The rest of the world got its first glimpse of “Under the Moonlight” earlier this month at the Cannes film festival, which has been a major supporter of Iranian cinema. Indeed, the film is merely the latest in a steady stream of Iranian movies that have won attention–and admirers–around the world over the past decade. What the French new wave was to film fans in the ’60s, Iranian cinema was to art-house regulars in the ’90s. Audiences nursing hangovers from Hollywood pyrotechnics embraced Iran’s spare stories of daily life, frequently featuring child or nonprofessional actors. Last year Samira Makhmalbaf took the Cannes Jury Prize for “Blackboards,” about a group of Kurdish teachers who travel around looking for students. Abbas Kiarostami’s film about a man trying to commit suicide, “Taste of Cherry,” won the Palme d’Or in 1997. Iranian films, Kiarostami joked, were one of the country’s biggest exports, “in addition to pistachio nuts, carpets and oil.”
Increasingly, Iranians are beginning to enjoy them as well. All over the country, moviegoers are lining up to see groundbreaking films like “My Favorite Wife.” In 1983 only 10 percent of box-office revenues were from Iranian films; last year 90 percent were. Much of the credit for that goes to President Mohammed Khatami, a moderate intellectual whose 1997 election helped loosen censorship rules. In the early 1980s, for instance, women weren’t allowed to be portrayed running on-screen because they didn’t look dignified and demure enough, the censors thought; now they can fly like the wind. Such changes are here to stay, Iran’s cultural critics believe. “No one can turn the tide now,” says sculptor Bita Fayyazi. “Going back is just not possible.”
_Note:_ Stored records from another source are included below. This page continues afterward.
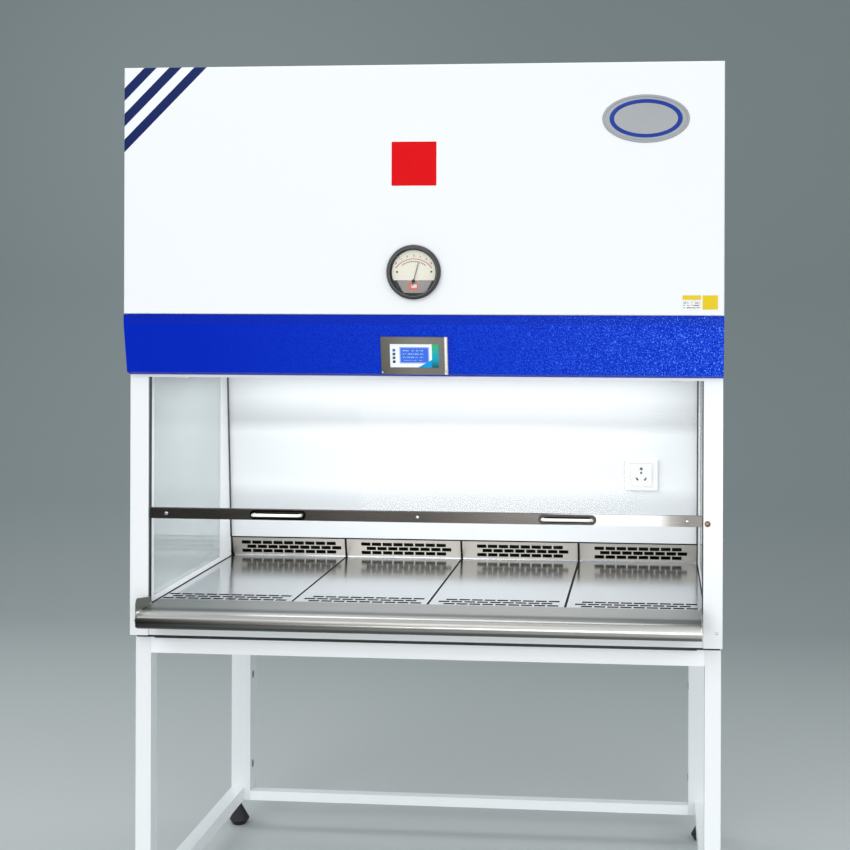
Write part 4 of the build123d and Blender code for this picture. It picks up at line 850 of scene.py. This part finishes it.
class CABINET_OT_display(bpy.types.Operator):
    """Colour the display's overlay, screen and keys"""

    bl_idname = "cabinet.display"
    bl_label = "Display"

    def execute(self, context):
        middle_x, middle_z = (OVERLAY_LOW.x + OVERLAY_HIGH.x) / 2, (OVERLAY_LOW.z + OVERLAY_HIGH.z) / 2
        finish = Finish("display_overlay", roughness=0.3, specular_ior_level=0.15)
        across, above = finish.offset(middle_x, middle_z)
        screen = across.between(-31 * MM, 31 * MM) * above.between(-15 * MM, 17 * MM)
        rim = across.between(-33.5 * MM, 33.5 * MM) * above.between(-17.5 * MM, 19.5 * MM)
        swoosh = ((across - 4 * MM) * 0.55 - 28.5 * MM > above) * (across > 6 * MM)
        hue = finish.ramp((above + 26 * MM) / (52 * MM), (0.0, (0.01, 0.10, 0.10)), (0.35, (0.0, 0.36, 0.55)),
                          (0.7, (0.02, 0.42, 0.36)), (1.0, (0.05, 0.45, 0.16)))
        base = finish.blend(rim, (0.90, 0.93, 0.95), (0.30, 0.44, 0.80))
        base = finish.blend(swoosh, base, (0.0, 0.32, 0.72))
        base = finish.blend(across > 39.5 * MM, base, hue)
        lines = ((above / (7.5 * MM)).math("FRACT") - 0.5).absolute() < 0.16
        broken = finish.noise(330, 1.0, (1.0, 0.0, 0.3)) > 0.5
        words = broken * lines * across.between(-26 * MM, 20 * MM) * above.between(-11 * MM, 13 * MM)
        picture = finish.blend(words, (0.045, 0.16, 0.76), (0.42, 0.55, 0.92))
        finish.paint(screen, base, picture)
        dress(finish, "display_panel")
        keys = ((0.005, 0.14, 0.42), (0.006, 0.06, 0.10), (0.005, 0.09, 0.10), (0.012, 0.012, 0.10))
        for index, tint in enumerate(keys, 1):
            dress(moulded("key_tint_" + str(index), tint, 0.35), "key_" + str(index))
        return {"FINISHED"}


# ---------------------------------------------------------------- trim
class CABINET_OT_plates(bpy.types.Operator):
    """Fix the oval badge, the square label and the small plate on the front panel, all blank"""

    bl_idname = "cabinet.plates"
    bl_label = "Plates and labels"

    def execute(self, context):
        self.badge(sizes())
        self.label(sizes())
        self.plate(sizes())
        return {"FINISHED"}

    @staticmethod
    def badge(size):
        """Oval silver badge with a raised rim, and a blue oval ring on its face."""
        wide, high = size.badge_width / 2, size.badge_height / 2
        place = facing((size.badge_x, PANEL_FRONT_Y, size.badge_z))
        silver = brushed("badge_metal", (0.42, 0.43, 0.45), "x", 0.34)
        rings = [(oval(wide - inset * MM, high - inset * MM), height * MM) for inset, height in
                 ((0, -1.0), (0, 1.5), (1, 2.2), (5, 2.2), (6, 1.4))]
        rings.append((oval(wide * 0.5, high * 0.5), 2.0 * MM))
        stack_piece("badge", rings, [place], silver, "front_panel")
        blue = moulded("badge_enamel", (0.004, 0.035, 0.30), 0.3, 0.02, 0.3)
        rings = [(oval(wide * across, high * up), height * MM) for across, up, height in
                 ((0.84, 0.80, 1.0), (0.84, 0.80, 2.4), (0.83, 0.78, 2.7), (0.74, 0.66, 2.7),
                  (0.73, 0.64, 1.6))]
        stack_piece("badge_ring", rings, [place], blue, "front_panel")

    @staticmethod
    def label(size):
        """Blank square label."""
        red = moulded("label_red", scaled(colours().red, 0.85), 0.5, 0.02, 0.04)
        place = facing((size.label_x, PANEL_FRONT_Y, size.label_z))
        rings = sticker(size.label_width, size.label_height, 2 * MM, 0.3 * MM)
        stack_piece("square_label", rings, [place], red, "front_panel")

    @staticmethod
    def plate(size):
        """Small plate with a yellow block, a yellow band and grey dashes that spell nothing."""
        finish = Finish("plate_white", roughness=0.45, specular_ior_level=0.1)
        right, up = finish.offset(size.plate_x, size.plate_z)
        across, above = right / size.plate_width, up / size.plate_height
        block = across.between(0.06, 0.46) * above.between(-0.42, 0.42)
        band = across.between(-0.46, 0.02) * above.between(0.16, 0.42)
        rows = ((above * 7.0).math("FRACT") > 0.6) * across.between(-0.44, 0.0) * above.between(-0.4, 0.1)
        dashes = rows * (finish.noise(300, 1.0) > 0.45)
        printed = finish.blend(block + band, (0.82, 0.82, 0.80), (0.75, 0.55, 0.02))
        finish.paint(dashes, printed, 0.12)
        place = facing((size.plate_x, PANEL_FRONT_Y, size.plate_z))
        rings = sticker(size.plate_width, size.plate_height, 1.5 * MM, 0.3 * MM)
        stack_piece("small_plate", rings, [place], finish, "front_panel")


class CABINET_OT_fasteners(bpy.types.Operator):
    """Fit the screws, the round stud, the black corner strips, a black lip of painted shade and the leg hole
    plugs
    """

    bl_idname = "cabinet.fasteners"
    bl_label = "Screws and seals"

    def execute(self, context):
        self.screws(sizes())
        self.rubber()
        return {"FINISHED"}

    @staticmethod
    def screws(size):
        """Pan heads on the sash bar, the columns and the leaning bezel, and the stud that stops the sash."""
        bright = brushed("screw_steel", (0.6, 0.6, 0.6), "x", 0.22, 0.04)
        bar = [facing((x, BAR_LOW.y, BAR_MID_Z)) for x in BAR_SCREWS_X]
        stack_piece("bar_screws", pan_head(size.screw_head / 2), bar, bright, "sash")
        feet = [facing((side * COLUMN_SCREW_X, COLUMN_FRONT_Y, COLUMN_SCREW_Z)) for side in (-1, 1)]
        stack_piece("column_screws", pan_head(3 * MM), feet, bright, "cabinet")
        # The stud's brown tint on steel is a painted reflection.
        stud_steel = brushed("stud_steel", (0.26, 0.17, 0.13), "x", 0.3, 0.04)
        stud = [(circle(size.stud_head * share), height * MM) for share, height in
                ((0.5, -1.0), (0.5, 2.0), (0.42, 3.4), (0.2, 4.2))]
        place = facing((STUD_X, COLUMN_FRONT_Y, STUD_Z))
        stack_piece("column_stud", stud, [place], stud_steel, "cabinet")
        middle_x, middle_z = (BEZEL_LOW.x + BEZEL_HIGH.x) / 2, (BEZEL_LOW.z + BEZEL_HIGH.z) / 2
        lean = (BEZEL_HIGH.y - BEZEL_LOW.y - 2 * MM) / (BEZEL_HIGH.z - BEZEL_LOW.z)
        foot_y = BEZEL_LOW.y + 0.4 * MM
        corners = [facing((middle_x + x * MM, foot_y + (z + 43) * MM * lean, middle_z + z * MM),
                          (0, -1, -lean))
                   for x in (-70, 70) for z in (-37, 37)]
        stack_piece("bezel_screws", pan_head(2.2 * MM), corners, bright, "cabinet")

    @staticmethod
    def rubber():
        """Black strips in the chamber's rear corners, a black lip under the drain pan standing in for the
        shade in the gap there, and plugs in the rear legs.
        """
        black = moulded("plug_and_shade_black", (0.008, 0.008, 0.008), 0.5)
        for side, label in ((-1, "left"), (1, "right")):
            foot, head = (side * CORNER_STRIP_X, *CORNER_STRIP_FOOT), (side * CORNER_STRIP_X, *CORNER_STRIP_HEAD)
            strip("corner_seal_" + label, foot, head, 5 * MM, 3 * MM, black, "cabinet")
        # Painted shade: a black lip standing in for the shadowed gap between the drain pan and the stand.
        lip = slab(rounded(1.24, 7 * MM, 3 * MM), -20 * MM, 0.0)
        place = facing((0.0, PAN_LOW.y + 1.5 * MM, GAP_SHADOW_Z))
        stack_piece("pan_gap_shadow", lip, [place], black, "cabinet")
        plug = slab(oval(5 * MM, 11 * MM, 32), -0.5 * MM, 0.6 * MM) + [(oval(4 * MM, 10 * MM, 32), MM)]
        holes = [facing((side * LEG_INNER_X, LEG_HOLE_Y, z), (side, 0, 0), (0, 1, 0))
                 for side in (1, -1) for z in LEG_HOLES_Z]
        stack_piece("leg_plugs", plug, holes, black, "cabinet")


# ---------------------------------------------------------------- studio
def look_along(position, forward, roll):
    """Camera matrix from a place, a direction and a roll about it."""
    forward = Vector(forward).normalized()
    level = forward.cross(Vector((0, 0, 1))).normalized()
    up = level.cross(forward)
    right = level * np.cos(roll) + up * np.sin(roll)
    up = up * np.cos(roll) - level * np.sin(roll)
    turn = Matrix((right, up, -forward)).transposed().to_4x4()
    return Matrix.Translation(position) @ turn


def area_light(name, place, target, width, height, energy):
    """A soft white box at a place, aimed at a target."""
    light = bpy.data.lights.new(name, "AREA")
    light.shape = "RECTANGLE"
    light.size = width
    light.size_y = height
    light.energy = energy
    lamp = bpy.data.objects.new(name, light)
    bpy.context.scene.collection.objects.link(lamp)
    aim = (Vector(target) - Vector(place)).to_track_quat("-Z", "Y").to_matrix().to_4x4()
    lamp.matrix_world = Matrix.Translation(place) @ aim


def stage_sheet(name, points, faces, finish):
    """A sheet of the studio, which is no part of the cabinet."""
    mesh = bpy.data.meshes.new(name)
    mesh.from_pydata(points, [], faces)
    mesh.polygons.foreach_set("use_smooth", np.ones(len(mesh.polygons), bool))
    mesh.set_sharp_from_angle(angle=MOST_SMOOTH)
    mesh.materials.append(finish.material)
    sheet = bpy.data.objects.new(name, mesh)
    bpy.context.scene.collection.objects.link(sheet)


def cove(half_width, front, back, height, radius):
    """Floor and backdrop in one sheet: a flat run, a quarter circle, then an upright."""
    angle = np.linspace(0, np.pi / 2, 24)
    bend = np.stack([back - radius + radius * np.sin(angle), radius - radius * np.cos(angle)], axis=1)
    profile = np.concatenate([[(front, 0.0)], bend, [(back, height)]])
    return swept(profile, half_width)


def swept(profile, half_width):
    """Sheet through a profile of (y, z) points, drawn out to both sides."""
    points = [(side, y, z) for y, z in profile for side in (-half_width, half_width)]
    rows = np.arange(len(profile) - 1) * 2
    faces = np.stack([rows, rows + 1, rows + 3, rows + 2], axis=1)
    return points, faces.tolist()


class CABINET_OT_studio(bpy.types.Operator):
    """Set the floor, the backdrop, the lights and the camera"""

    bl_idname = "cabinet.studio"
    bl_label = "Studio"

    def execute(self, context):
        self.backdrop()
        self.lights(context.scene)
        self.dark_cloth()
        self.camera(context.scene)
        context.scene.view_settings.view_transform = "Standard"
        return {"FINISHED"}

    @staticmethod
    def backdrop():
        """Pale floor that darkens into the backdrop behind the cabinet."""
        paper = Finish("studio_paper", roughness=0.9)
        _, y, _ = paper.axes()
        far = (y * 0.30 - 0.1).math("MAXIMUM", 0.0).math("MINIMUM", 1.0)
        paper.paint(far, colours().floor, colours().wall)
        stage_sheet("studio_cove", *cove(9.0, -7.0, 4.2, 7.0, 1.6), paper)

    @staticmethod
    def dark_cloth():
        """Dark cloth on the floor behind the camera, so that upright steel has something dark to mirror."""
        cloth = Finish("cloth_black", roughness=0.9)
        cloth.paint(cloth.noise(2.0, 2.0), 0.03, 0.06)
        stage_sheet("dark_cloth", *swept([(-6.5, 0.7), (-6.5, 0.002), (-1.7, 0.002)], 6.0), cloth)

    @staticmethod
    def lights(scene):
        """Even sky, soft boxes in front, above and on the backdrop, and a low one that fills the stand."""
        world = bpy.data.worlds.new("studio_world")
        world.use_nodes = True
        sky = world.node_tree.nodes["Background"]
        sky.inputs["Color"].default_value = (0.9, 0.95, 0.97, 1.0)
        sky.inputs["Strength"].default_value = 0.78
        scene.world = world
        middle = (0.0, 0.0, 1.3)
        area_light("key_light", (-1.6, -3.6, 3.3), middle, 2.6, 2.0, 48)
        area_light("fill_light", (2.6, -3.2, 2.4), middle, 2.4, 2.0, 30)
        area_light("top_light", (0.0, 0.4, 4.2), (0.0, 0.0, 1.5), 3.2, 2.6, 30)
        area_light("wall_light", (-2.4, 1.6, 2.6), (-0.8, 4.2, 1.2), 1.5, 1.5, 20)
        area_light("chamber_light", (0.0, -0.03, 1.298), (0.0, -0.03, 0.8), 1.15, 0.36, 3.4)
        area_light("low_light", (0.3, -3.9, 0.6), (0.0, 0.0, 0.3), 2.6, 0.7, 42)

    @staticmethod
    def camera(scene):
        """Camera at standing eye level, a little to the right."""
        data = bpy.data.cameras.new("front_camera")
        data.sensor_width = 36.0
        data.lens = 53.94
        data.shift_x = -0.1529
        data.shift_y = -0.1421
        camera = bpy.data.objects.new("front_camera", data)
        scene.collection.objects.link(camera)
        heading, roll = -0.0787, 0.0029
        ahead = (np.sin(heading), np.cos(heading), 0.0)
        camera.matrix_world = look_along((0.525, -3.1744, 1.4845), ahead, roll)
        scene.camera = camera


# ---------------------------------------------------------------- panel and registration
STEPS = (CABINET_OT_sheet_metal, CABINET_OT_steel, CABINET_OT_plastics, CABINET_OT_gauge, CABINET_OT_display,
         CABINET_OT_plates, CABINET_OT_fasteners, CABINET_OT_studio)


class CABINET_PT_steps(bpy.types.Panel):
    """Lists the steps that dress the cabinet"""

    bl_label = "Biosafety cabinet"
    bl_idname = "CABINET_PT_steps"
    bl_space_type = "VIEW_3D"
    bl_region_type = "UI"
    bl_category = "Cabinet"

    def draw(self, context):
        """One button per step, then the settings."""
        for step in STEPS:
            self.layout.operator(step.bl_idname)
        for group in (context.scene.cabinet_sizes, context.scene.cabinet_colours):
            for name in group.bl_rna.properties.keys():
                if name not in ("rna_type", "name"):
                    self.layout.prop(group, name, text=name.replace("_", " ").capitalize())


CLASSES = (CABINET_PG_sizes, CABINET_PG_colours, *STEPS, CABINET_PT_steps)


def register():
    """Register the add-on's classes and hang its settings on the scene."""
    for kind in CLASSES:
        bpy.utils.register_class(kind)
    bpy.types.Scene.cabinet_sizes = bpy.props.PointerProperty(type=CABINET_PG_sizes)
    bpy.types.Scene.cabinet_colours = bpy.props.PointerProperty(type=CABINET_PG_colours)


def unregister():
    """Undo register."""
    del bpy.types.Scene.cabinet_colours
    del bpy.types.Scene.cabinet_sizes
    for kind in reversed(CLASSES):
        bpy.utils.unregister_class(kind)


def main():
    """Run every step."""
    register()
    for step in STEPS:
        group, name = step.bl_idname.split(".")
        getattr(getattr(bpy.ops, group), name)()


if __name__ == "__main__":
    main()
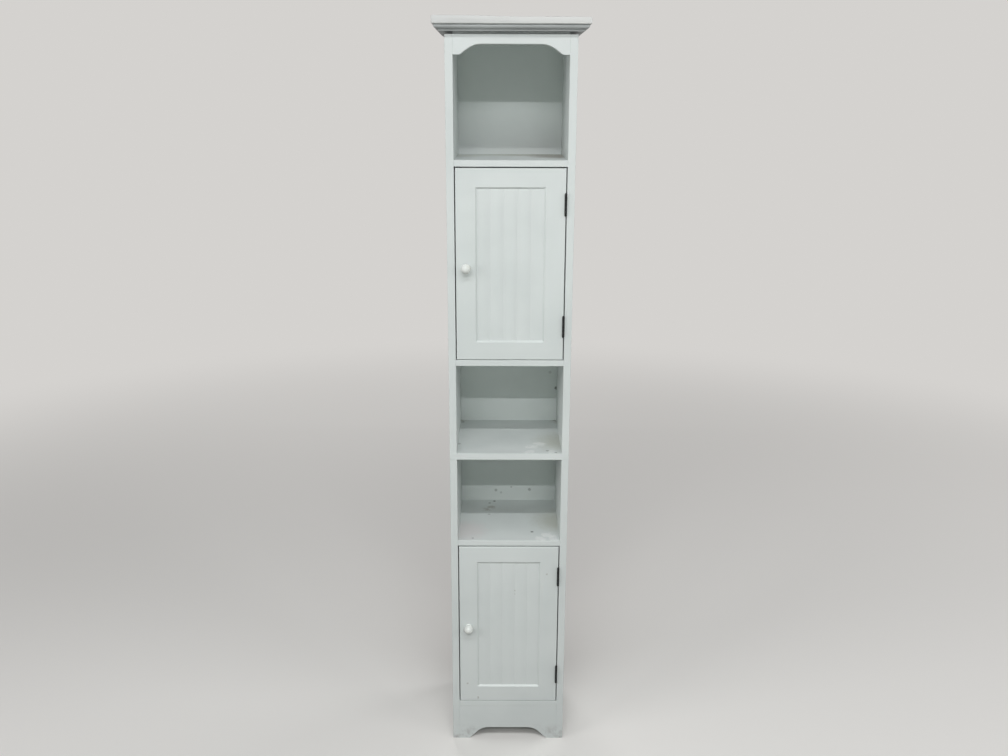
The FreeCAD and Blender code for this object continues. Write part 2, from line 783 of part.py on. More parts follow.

Khatami’s influence on the industry actually began well before he was elected president. During the revolution, mobs demonstrating against the shah often attacked cinemas as symbols of Western decadence. But after the shah fell in 1979, Ayatollah Ruhollah Khomeini declared that film wasn’t inherently anti-Islamic and set out to create an Islamic cinema. Khatami, who became minister of Culture in 1983, took interest in the infant genre and made it his pet project. He hired enthusiastic film-lovers for his ministry, and established the Farabi Cinema Foundation to help produce, finance and distribute Iranian movies. “We were at the height of the war [with Iraq] then,” says film distributor Mohammad Attebai. “Our cinema was almost nonexistent but they managed to build it from scratch.”
The quest for Islamic cinema has produced a distinctive, elliptical style. Because nudity and sex scenes are banned–as is criticism of Islam–directors have been forced to be more creative in depicting intimate relationships. In the 1998 film “Leila,” for example, about an infertile couple, the young newlyweds can’t be shown necking, but their love is conveyed through their shared jokes and glances. “Iranian cinema is very subtle,” observes Negin Nabavi, who teaches Iranian film at Princeton University. “One often has to read between the lines. That’s what makes it different from Hollywood, and contributes to being a genre in its own right.”
Developing a genre doesn’t guarantee a healthy movie industry, however. Iran is home to 65 million people but only 300 movie theaters. And though they are drawing more viewers than ever, movies are no where as popular in Iran as they are in, say, India. The government maintains a monopoly on importing film equipment, so moviemakers are often forced to wait to use cameras and lenses. The movies that make it to the West, charge some Iranians, are mere “festival” or “tourist” films, and scarcely reflect the reality of the Iranian on the street. “I think this trend in our cinema to make intellectual films for foreign audiences is ruining the industry,” notes “Under the Moonlight” director Reza Mirkarimi. “Our filmmakers feel there’s no other way to make a film except making something deep for festivals.”
And though censorship has eased, it is still a huge obstacle. Directors must submit their scripts and finished films for approval by the government-appointed censors. Artists complain that censorship produces a stunted vision of Iran. “In my life, I can fall in love, betray, be betrayed,” explains actress Fatemeh Mo’tamed Aria. “But I can’t express it in my cinema. As an actress, I always play a very unhappy woman!” Films deemed daring are often given permits to be shown only for a week or so, and movies that are lauded abroad frequently aren’t shown in Iran at all. Jafar Panahi’s film about a group of women who escape from jail, “The Circle,” currently touring art houses in the West, hasn’t been granted domestic distribution. And the reasons are often maddeningly mysterious. “They never tell us why,” notes distributor Attebai. “It seems that cinema has more taboos than other media.”
Mirkarimi’s experience in making “Under the Moonlight” illustrates some of the difficulties. He says he aimed to make a movie that both ordinary Iranians and foreign film critics could love. But his exploration of the clergy earned the criticism of two groups: some clerics, who found it sacrilegious, and intellectuals, who found it too religious. Still, the director remains optimistic that the movie will be a success–if it is not banned. “Whenever you want to do something different, you have to be ready to face the consequences,” he says. Luckily, most Iranian filmmakers are willing to do that.